== What this task involves ==
Go over the entries below line by line, copying each one that contains the word "parts".

== Dataset entries ==
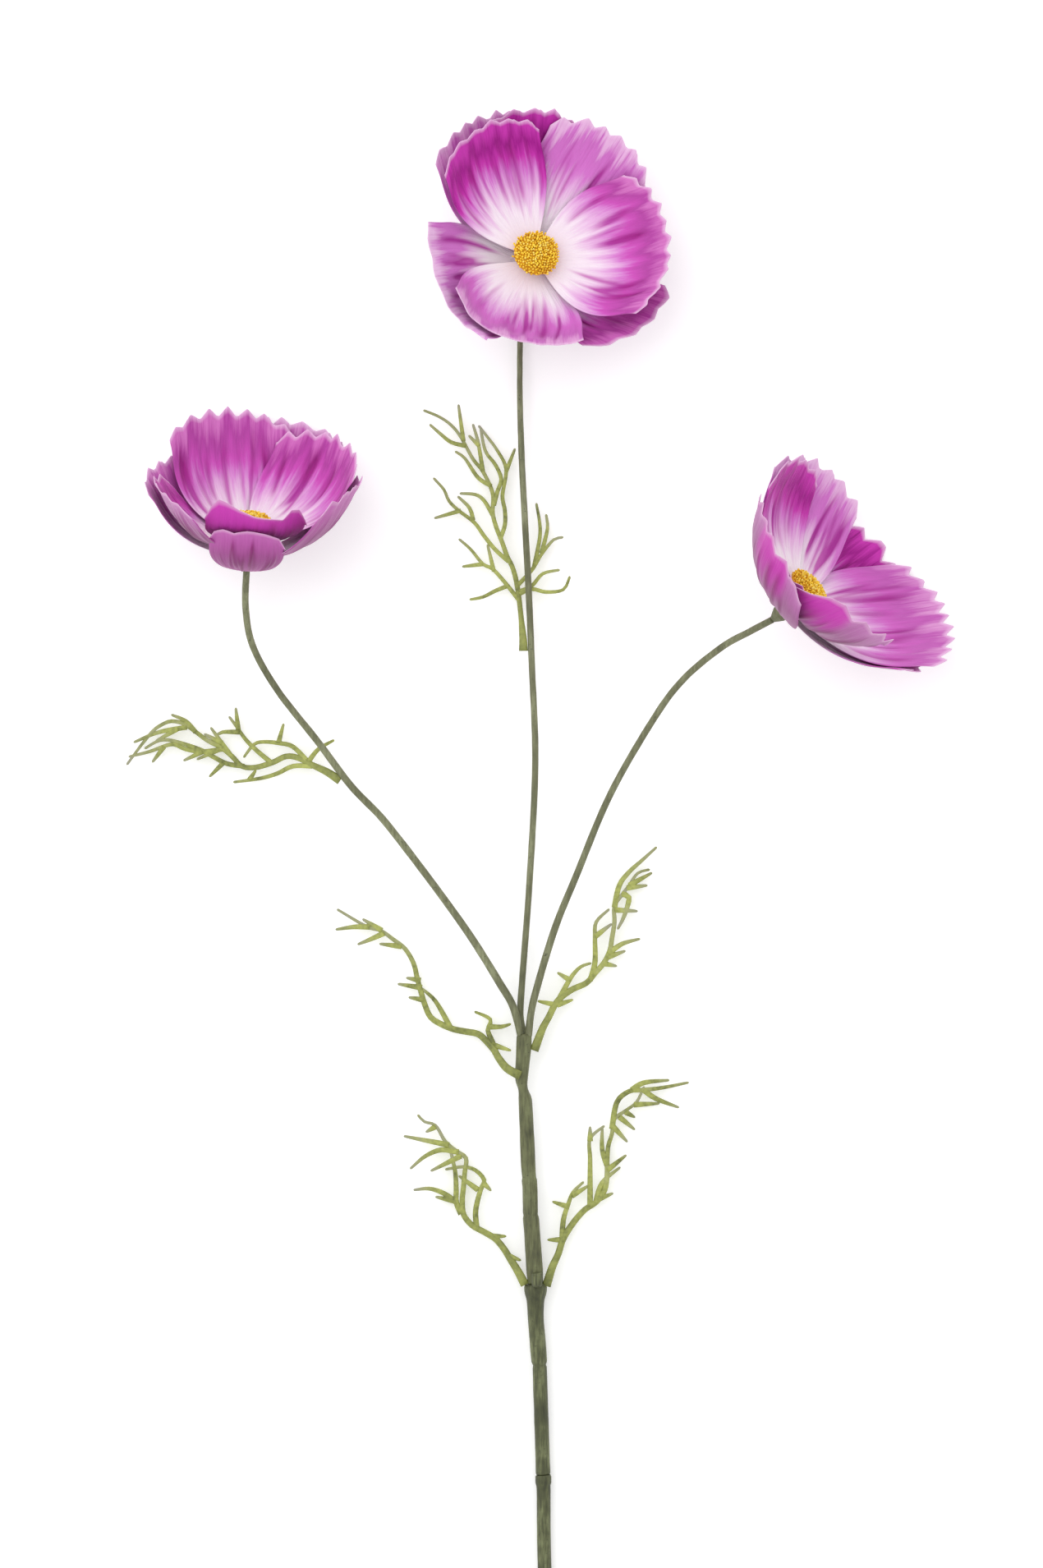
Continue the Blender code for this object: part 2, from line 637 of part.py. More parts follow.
def seat_on_origin():
    """Centre the whole spray on X and Y with its lowest point at Z zero."""
    corners = [vertex.co for item in bpy.data.objects for vertex in item.data.vertices]
    low = [min(corner[k] for corner in corners) for k in range(3)]
    high = [max(corner[k] for corner in corners) for k in range(3)]
    shift = Vector(((low[0] + high[0]) / 2, (low[1] + high[1]) / 2, low[2]))
    for item in bpy.data.objects:
        for vertex in item.data.vertices:
            vertex.co -= shift


clear_scene()
materials = {
    "petal": make_material("petal", (0.68, 0.22, 0.58), 0.7),
    "centre": make_material("flower_centre", (0.78, 0.48, 0.07), 0.85),
    "receptacle": make_material("receptacle", (0.30, 0.36, 0.18), 0.6),
    "stem": make_material("stem", (0.16, 0.21, 0.10), 0.55),
    "branch": make_material("branch", (0.18, 0.20, 0.13), 0.6),
    "leaf": make_material("leaf", (0.36, 0.42, 0.12), 0.6),
}
for head_name, head in HEADS.items():
    make_head(head_name, head, materials)
make_stem("stem_base", STEM_BASE, STEM_SIDES, 0, materials["stem"])
make_stem("main_stem", MAIN_STEM, STEM_SIDES, 0, materials["stem"])
make_stem("upper_stem", UPPER_STEM, STEM_SIDES, 0, materials["stem"])
make_stem("stem_nub", STEM_NUB, STEM_SIDES, 0, materials["stem"])
for branch_name, branch in BRANCHES.items():
    make_stem(branch_name, branch, BRANCH_SIDES, BRANCH_STEP, materials["branch"])
for leaf_name, leaf in LEAVES.items():
    make_leaf(leaf_name, leaf, materials["leaf"])
seat_on_origin()
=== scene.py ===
import math
import random

import bpy
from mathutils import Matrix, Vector, noise


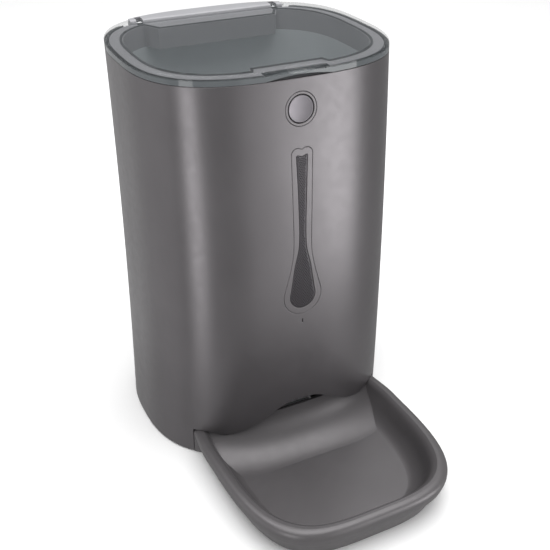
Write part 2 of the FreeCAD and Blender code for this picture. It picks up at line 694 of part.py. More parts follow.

== Result ==
Continue the Blender code for this object: part 2, from line 637 of part.py. More parts follow.
Write part 2 of the FreeCAD and Blender code for this picture. It picks up at line 694 of part.py. More parts follow.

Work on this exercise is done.